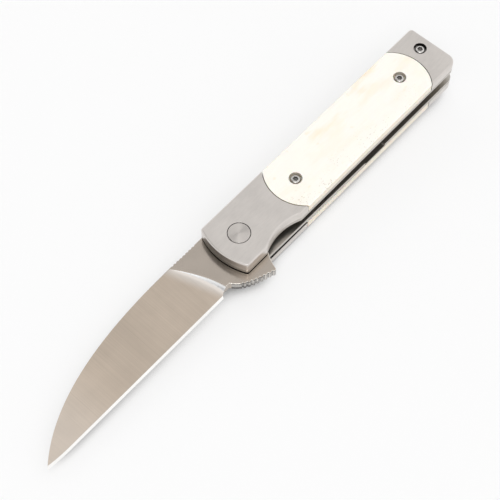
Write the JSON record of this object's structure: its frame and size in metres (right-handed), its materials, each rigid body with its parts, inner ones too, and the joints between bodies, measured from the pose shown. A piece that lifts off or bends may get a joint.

==

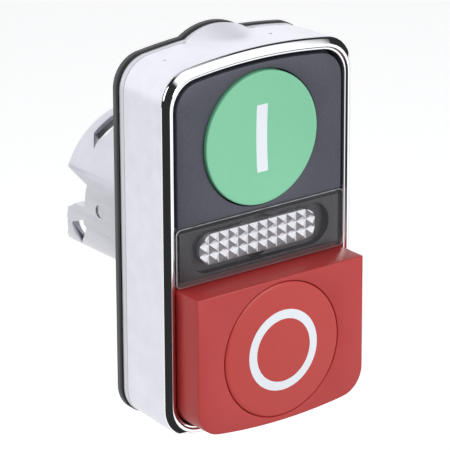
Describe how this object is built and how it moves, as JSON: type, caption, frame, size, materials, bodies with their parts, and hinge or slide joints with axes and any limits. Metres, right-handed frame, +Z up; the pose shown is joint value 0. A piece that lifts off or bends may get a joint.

---

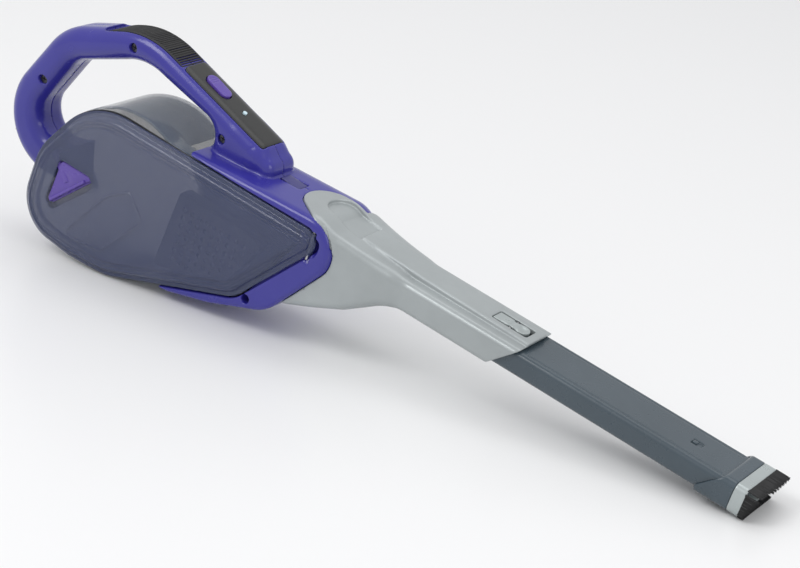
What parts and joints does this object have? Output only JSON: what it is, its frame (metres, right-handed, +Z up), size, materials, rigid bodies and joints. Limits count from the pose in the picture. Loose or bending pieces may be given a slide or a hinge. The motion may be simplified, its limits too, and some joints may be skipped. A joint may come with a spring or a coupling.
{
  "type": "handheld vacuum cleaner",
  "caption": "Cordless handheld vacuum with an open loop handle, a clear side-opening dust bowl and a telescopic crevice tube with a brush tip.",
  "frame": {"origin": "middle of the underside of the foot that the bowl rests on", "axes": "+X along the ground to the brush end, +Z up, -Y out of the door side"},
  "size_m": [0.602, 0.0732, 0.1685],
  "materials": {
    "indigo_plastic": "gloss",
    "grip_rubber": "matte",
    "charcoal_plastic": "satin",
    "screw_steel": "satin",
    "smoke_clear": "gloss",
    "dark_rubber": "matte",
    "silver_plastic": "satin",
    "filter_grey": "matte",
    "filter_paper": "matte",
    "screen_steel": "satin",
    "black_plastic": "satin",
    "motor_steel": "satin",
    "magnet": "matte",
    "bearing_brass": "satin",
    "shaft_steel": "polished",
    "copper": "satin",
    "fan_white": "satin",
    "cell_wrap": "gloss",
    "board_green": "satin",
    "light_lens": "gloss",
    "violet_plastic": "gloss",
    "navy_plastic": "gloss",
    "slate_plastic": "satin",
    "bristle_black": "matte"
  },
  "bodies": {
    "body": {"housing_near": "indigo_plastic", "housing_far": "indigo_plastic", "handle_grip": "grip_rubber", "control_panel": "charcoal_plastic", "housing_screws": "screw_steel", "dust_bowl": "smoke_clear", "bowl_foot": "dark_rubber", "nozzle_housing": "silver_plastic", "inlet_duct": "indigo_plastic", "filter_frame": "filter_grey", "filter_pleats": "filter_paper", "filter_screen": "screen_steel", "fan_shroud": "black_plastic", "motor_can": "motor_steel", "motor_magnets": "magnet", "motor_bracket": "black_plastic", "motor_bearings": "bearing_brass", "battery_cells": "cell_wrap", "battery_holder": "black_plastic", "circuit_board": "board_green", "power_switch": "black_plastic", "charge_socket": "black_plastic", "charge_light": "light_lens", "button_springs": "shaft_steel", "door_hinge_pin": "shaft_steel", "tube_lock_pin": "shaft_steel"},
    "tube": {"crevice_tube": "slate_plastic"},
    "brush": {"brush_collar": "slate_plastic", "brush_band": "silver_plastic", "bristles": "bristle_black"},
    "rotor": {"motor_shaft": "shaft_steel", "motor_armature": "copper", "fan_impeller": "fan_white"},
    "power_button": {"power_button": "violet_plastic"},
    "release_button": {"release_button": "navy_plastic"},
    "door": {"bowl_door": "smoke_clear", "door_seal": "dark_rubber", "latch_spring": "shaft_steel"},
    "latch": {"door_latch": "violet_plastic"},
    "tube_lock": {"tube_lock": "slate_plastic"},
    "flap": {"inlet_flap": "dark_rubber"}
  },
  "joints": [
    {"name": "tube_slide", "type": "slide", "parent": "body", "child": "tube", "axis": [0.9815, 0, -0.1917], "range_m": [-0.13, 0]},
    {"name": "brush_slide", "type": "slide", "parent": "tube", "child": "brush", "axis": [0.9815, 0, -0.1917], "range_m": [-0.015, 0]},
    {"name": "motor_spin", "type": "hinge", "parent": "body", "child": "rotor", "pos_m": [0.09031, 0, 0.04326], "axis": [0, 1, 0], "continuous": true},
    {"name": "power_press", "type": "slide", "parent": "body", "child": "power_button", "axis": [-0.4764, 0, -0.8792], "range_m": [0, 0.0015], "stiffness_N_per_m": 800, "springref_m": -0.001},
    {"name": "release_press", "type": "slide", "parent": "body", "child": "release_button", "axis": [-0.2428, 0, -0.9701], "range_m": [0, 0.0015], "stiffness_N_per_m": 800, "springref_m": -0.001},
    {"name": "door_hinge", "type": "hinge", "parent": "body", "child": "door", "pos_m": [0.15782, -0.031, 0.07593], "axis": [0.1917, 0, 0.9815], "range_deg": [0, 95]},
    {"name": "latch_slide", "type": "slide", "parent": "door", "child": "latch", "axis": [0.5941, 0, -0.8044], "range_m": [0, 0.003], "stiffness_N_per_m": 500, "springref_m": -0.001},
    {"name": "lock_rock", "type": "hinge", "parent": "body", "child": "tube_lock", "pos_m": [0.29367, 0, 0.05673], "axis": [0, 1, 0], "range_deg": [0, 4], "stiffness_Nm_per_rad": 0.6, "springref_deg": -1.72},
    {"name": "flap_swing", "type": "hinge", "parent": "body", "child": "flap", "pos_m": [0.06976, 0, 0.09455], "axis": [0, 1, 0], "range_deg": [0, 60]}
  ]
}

■ Aim ■
Which lines hold the word "axes"? Copy each of them from the records.

■ Problem solution ■
Describe how this object is built and how it moves, as JSON: type, caption, frame, size, materials, bodies with their parts, and hinge or slide joints with axes and any limits. Metres, right-handed frame, +Z up; the pose shown is joint value 0. A piece that lifts off or bends may get a joint.
  "frame": {"origin": "middle of the underside of the foot that the bowl rests on", "axes": "+X along the ground to the brush end, +Z up, -Y out of the door side"},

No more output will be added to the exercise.